Resenha por Rubens Ewald Filho

Rubens Ewald Filho

Especial para o UOL Cinema 01/01/2006
Nota 4

Vi poucos filmes do João, irmão de Waltinho Salles, que tem uma excelente reputação como documentarista. Mas não há dúvida que ele demonstra grande talento neste filme (certamente ajudado pela fotografia e câmera do mestre Walter Carvalho, de tal forma que fica difícil dizer quem fez o quê).

Numa narração curta em voz off, o diretor afirma que teve todo acesso ao então candidato Lula e seu staff, que não exigiu qualquer controle sobre o resultado (mas numa frase solta, ouve-se ele é amigo e obviamente o filme não mostra nada de desagradável ou desabonador, muito pelo contrário).

A idéia não chega a ser original já que nos EUA se fez coisas parecidas com documentários sobre as convenções eleitorais, mas quase sempre com algum apresentador ou fio condutor. Aqui é a própria câmera que vai nos levando por alguns dias atrás de Lula, quando se pensava que ele poderia ganhar ainda no primeiro turno. O diretor não intervém, não faz perguntas.

Ele mesmo admite que com todo o material filmado poderia ter feito filmes diferentes com propostas diferentes. Optou por evitar o Lula público e se fixar nos bastidores, quase um Making of. Lula nunca fala para a câmera, finge se esquecer dela, agindo com total naturalidade. Ou fingida naturalidade, porque tem confiança no resultado. Não esconde possíveis defeitos, assumindo que odiava ser metalúrgico, se gabando que é o único líder político real do Brasil, admitindo que gosta de tomar seus tragos (e criticam Fernando Henrique por não beber), tem frustração em não saber batucar. E com freqüência usa palavrões com naturalidade.

Em qualquer outro país, um presidente desses seria um escândalo. Mas é o Brasil e ele sai com cara de brasileiro, de gente normal e o resultado é extremamente favorável a ele. Não fala errado, demonstra bastante conhecimento e ponderação. Não me venham dizer que num período tão longo ele não tenha dado alguma mancada, o que deve ter sucedido é que optaram por não mostrar nada desabonador. Há apenas um momento onde pedem para falar em particular de portas fechadas (se houve outras, não mostram).
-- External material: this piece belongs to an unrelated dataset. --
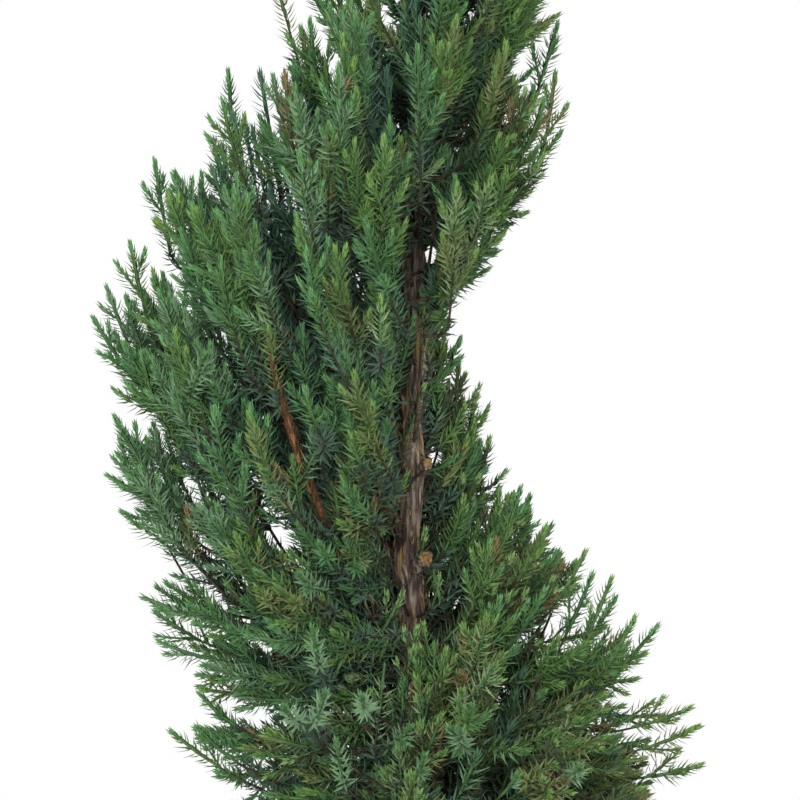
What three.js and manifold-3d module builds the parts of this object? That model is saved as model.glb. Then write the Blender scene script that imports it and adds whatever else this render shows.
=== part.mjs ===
// A clipped spiral topiary, rooted in the ground: one trunk, a bough for each mass of foliage, and a band of
// foliage that winds up round the trunk with a cut channel between its turns. Millimetres, +Z up, origin on the
// trunk's centre at ground level. The front, -Y, is the side where the channel lays the trunk bare.
import * as THREE from "three";
import { mergeVertices } from "three/addons/utils/BufferGeometryUtils.js";
import Module from "manifold-3d";

const wasm = await Module();
wasm.setup();

const DEG = Math.PI / 180;
const TURN = 2 * Math.PI;
const CLEAR = 0.4; // gap between pieces that meet

// Crown outline
const TOP = 1250; // tip of the leader
const SKIRT = 95; // lowest foliage above the ground
const WIDEST = 250; // height where the outline is widest
const WIDEST_RADIUS = 198;
const BLUNTNESS = 1.65; // of the outline: 1 is a cone
const TUCK = 80; // how far the skirt draws in below the widest turn
const LEAN = 0.14; // share by which the crown is fuller on its left, -X

// Channel: its height at an azimuth that keeps counting up with every turn
const CHANNEL_TOP = 1312; // height that the ever closer turns run towards
const CHANNEL_REACH = 625; // how far below that the channel is on the right, +X, at azimuth 0
const CHANNEL_SHRINK = 0.637; // each half turn is this share of the one below
const CHANNEL_RADIUS = 27; // foliage left round the trunk at the channel's floor
const CHANNEL_LIFT = 60; // the channel climbs faster across the front
const CHANNEL_LIFT_AT = -62 * DEG;
const CHANNEL_LIFT_WIDTH = 38 * DEG;
const CHANNEL_FADES = [1010, 1090]; // heights between which the channel runs out under the leader
const LEDGE = [0.32, 285]; // the top of a turn slopes in over this share of its height, at most this far
const UNDERSIDE = [0.54, 397]; // and its underside over this much
const LEDGE_CURVE = 2.4;
const UNDERSIDE_CURVE = 0.54;
const HOLLOWS = [ // where the clipped face dips: azimuth, height, half the width and height, depth
  [180 * DEG, 785, 32 * DEG, 55, 14],
  [0, 570, 30 * DEG, 40, 8],
];
const LUMP = 9; // height of the crown's soft lumps
const LUMP_SIZE = 62;
const LUMPS_ROUND = 12;

// Where the pruner bared the trunk on the front
const BARE_AZIMUTH = -88 * DEG;
const BARE_HALF_ANGLE = 30 * DEG;
const BARE_HEIGHTS = [455, 665];
const BARE_SOFTNESS = 40;

// Trunk
const TRUNK_TIP = 1000;
const TRUNK_RUNOUT = 1200; // height where the taper would end
const TRUNK_RADIUS = [1.2, 15.3]; // at the runout, and how much it gains down to the ground
const TRUNK_TAPER = 1.6;
const FLARE = [9, 22]; // root flare: extra radius at the ground, and the height over which it fades
const BOW = 4; // the trunk bows this far to the right
const WAVER = [2.2, 118]; // and wavers this much about that, once in this much height
const TRUNK_SIDES = 10;
const STUBS = [ // pruned stubs: height, azimuth, radius, length
  [560, -38 * DEG, 3.6, 9],
  [504, -52 * DEG, 4.6, 10],
  [655, -30 * DEG, 2.6, 8],
];

// Foliage masses
const MASS_START = -590 * DEG; // azimuth where the lowest turn begins, at the back
const MASS_ARC = 70 * DEG;
const MASSES = 11; // round the band, below the leader
const LEADER_FOOT = 975;
const CORE_INSET = 25; // the core lies this far inside the outline
const CORE_LEAST = 27; // no core where the outline leaves less than this outside the trunk
const CORE_CLEAR = 9; // between core and trunk
const CORE_OPENS = 35; // the core's inner wall opens this much further at its foot, over the bough
const CORE_STATIONS = 5;
const CORE_LEVELS = 6;
const SIDE_GAP = 0.5; // half the gap between two masses
const BOUGH_SLOPE = 0.9; // rise of a bough for each unit outward
const BOUGH_ENDS = 0.3; // share of the core's height where its bough comes in
const BOUGH_SHARE = 0.36; // a bough's radius beside the trunk's
const BOUGH_RADIUS = [2.6, 4.4]; // and its limits
const BOUGH_TAPER = 0.72; // its tip beside its foot

// Sprays
const SPRAYS = 300;
const SPRAY_LOOSE = 0.06; // share of the whole by which each strays from its even place
const RISE = [14 * DEG, 58 * DEG]; // a spray's least rise, and how much more it has high on the plant
const RISE_GROWS = [400, 580]; // between these heights
const RISE_NEAR_TRUNK = [60, 140]; // and where the outline is closer to the axis than this
const RISE_LOOSE = 12 * DEG;
const SPRAY_TURN = 20 * DEG; // most it turns aside
const EASY_RISE = 38 * DEG; // where there is no room, a spray is turned straight out at this rise
const SPRAY_LEAST = 50; // shortest spray, root included
const SPRAY_MOST = 130;
const SPRAY_SUNK = 10; // how deep its root is sunk in the core
const SPRAY_THICK = 2.4;
const SPRAY_STEM = 4; // half width at the root
const SPRAY_NOTCH = 4.5; // half width above each barb
const BARBS = [[27, 15]]; // distance from the tip, half width
const TIP_JITTER = 12;
const TIP_REACH = 5; // sprays are few, so they reach this much further, to where the furthest needles end

const clamp01 = (x) => Math.min(1, Math.max(0, x));
const smooth = (low, high, x) => {
  const t = clamp01((x - low) / (high - low));
  return t * t * (3 - 2 * t);
};
const mix = (a, b, t) => a + (b - a) * t;
const frac = (x) => x - Math.floor(x);
// Two fixed scatters over 0 to 1: number k of series n, spread evenly by powers of the root of x^4 = x + 1, and
// spread without order
const SPREAD = 1.2207440846057596;
const even = (k, n) => frac((k + 1) / SPREAD ** (n + 1));
const loose = (k, n) => frac(Math.sin((k + 1) * 12.9898 + n * 78.233) * 43758.5453);

function channelHeight(a) {
  const lift = CHANNEL_LIFT * Math.exp(-(((a - CHANNEL_LIFT_AT) / CHANNEL_LIFT_WIDTH) ** 2));
  return CHANNEL_TOP - CHANNEL_REACH * CHANNEL_SHRINK ** (a / Math.PI) + lift;
}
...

Claro que as cabeças pensantes por trás do presidente acharam que um filme desses seria proveitoso e no futuro será essa imagem que a fita registrou que vai ficar para a História. Claro que manipulado, mas com tal habilidade que resulta uma total impressão de naturalidade e mesmo sinceridade. Afinal, pensem numa coisa semelhante com um Bush por exemplo. Seria assustador?

A intenção do filme é justamente a oposta, humanizar o presidente, deixá-lo contar causos e conversar com as pessoas, ou seja, aquilo que sabe fazer melhor (alguns assessores dele já não se saem tão bem). Visto porém depois dos escândalos com a equipe do presidente, o filme se torna mais revelador, mesmo sem querer. Observem e vejam o que acham.

O realizador consegue belíssimos planos (admirável, aquele em que Marisa descansa nos ombros do marido, ambos sentados no chão vendo documentário sobre ele na Bandeirantes). E conclui de maneira perfeita (com a câmera se afastando da multidão de jornalistas que o atropela). O filme só foi liberado para DVD depois da reeleição de 2006, em disco duplo, com o subtítulo Lula a 30 dias do poder.